**Work to do**: Exactly reproduce each line of the listing that follows.

**Data excerpt**:
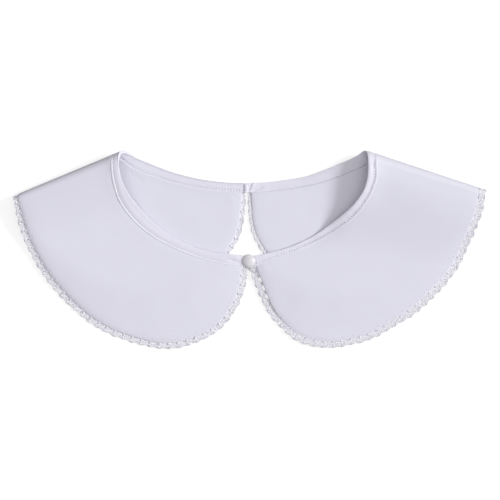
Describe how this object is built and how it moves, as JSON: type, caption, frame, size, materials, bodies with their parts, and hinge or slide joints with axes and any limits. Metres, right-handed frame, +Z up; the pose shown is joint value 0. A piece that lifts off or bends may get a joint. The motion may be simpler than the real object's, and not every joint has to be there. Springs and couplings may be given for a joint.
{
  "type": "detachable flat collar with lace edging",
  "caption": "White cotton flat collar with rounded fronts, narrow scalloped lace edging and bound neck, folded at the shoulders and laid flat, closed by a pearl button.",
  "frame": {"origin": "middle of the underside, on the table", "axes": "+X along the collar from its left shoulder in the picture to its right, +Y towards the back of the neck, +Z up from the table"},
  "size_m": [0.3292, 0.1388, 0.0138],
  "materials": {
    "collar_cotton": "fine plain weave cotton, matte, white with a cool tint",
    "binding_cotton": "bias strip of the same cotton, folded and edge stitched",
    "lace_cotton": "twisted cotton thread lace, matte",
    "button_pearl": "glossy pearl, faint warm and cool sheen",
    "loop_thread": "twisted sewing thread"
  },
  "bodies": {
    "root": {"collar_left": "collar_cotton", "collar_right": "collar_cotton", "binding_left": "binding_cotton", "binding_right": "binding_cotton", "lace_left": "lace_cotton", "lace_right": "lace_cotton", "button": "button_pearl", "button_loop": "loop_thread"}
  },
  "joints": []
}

**Complete response**:
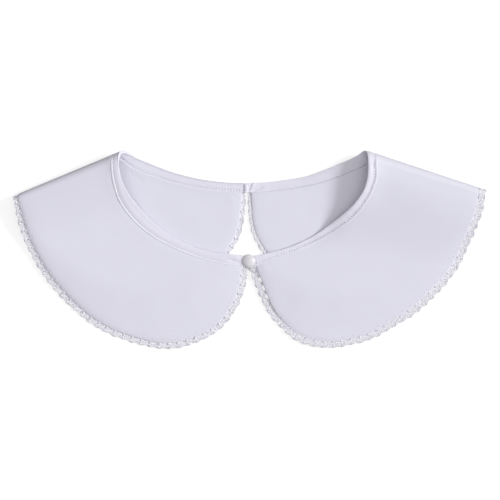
Describe how this object is built and how it moves, as JSON: type, caption, frame, size, materials, bodies with their parts, and hinge or slide joints with axes and any limits. Metres, right-handed frame, +Z up; the pose shown is joint value 0. A piece that lifts off or bends may get a joint. The motion may be simpler than the real object's, and not every joint has to be there. Springs and couplings may be given for a joint.
{
  "type": "detachable flat collar with lace edging",
  "caption": "White cotton flat collar with rounded fronts, narrow scalloped lace edging and bound neck, folded at the shoulders and laid flat, closed by a pearl button.",
  "frame": {"origin": "middle of the underside, on the table", "axes": "+X along the collar from its left shoulder in the picture to its right, +Y towards the back of the neck, +Z up from the table"},
  "size_m": [0.3292, 0.1388, 0.0138],
  "materials": {
    "collar_cotton": "fine plain weave cotton, matte, white with a cool tint",
    "binding_cotton": "bias strip of the same cotton, folded and edge stitched",
    "lace_cotton": "twisted cotton thread lace, matte",
    "button_pearl": "glossy pearl, faint warm and cool sheen",
    "loop_thread": "twisted sewing thread"
  },
  "bodies": {
    "root": {"collar_left": "collar_cotton", "collar_right": "collar_cotton", "binding_left": "binding_cotton", "binding_right": "binding_cotton", "lace_left": "lace_cotton", "lace_right": "lace_cotton", "button": "button_pearl", "button_loop": "loop_thread"}
  },
  "joints": []
}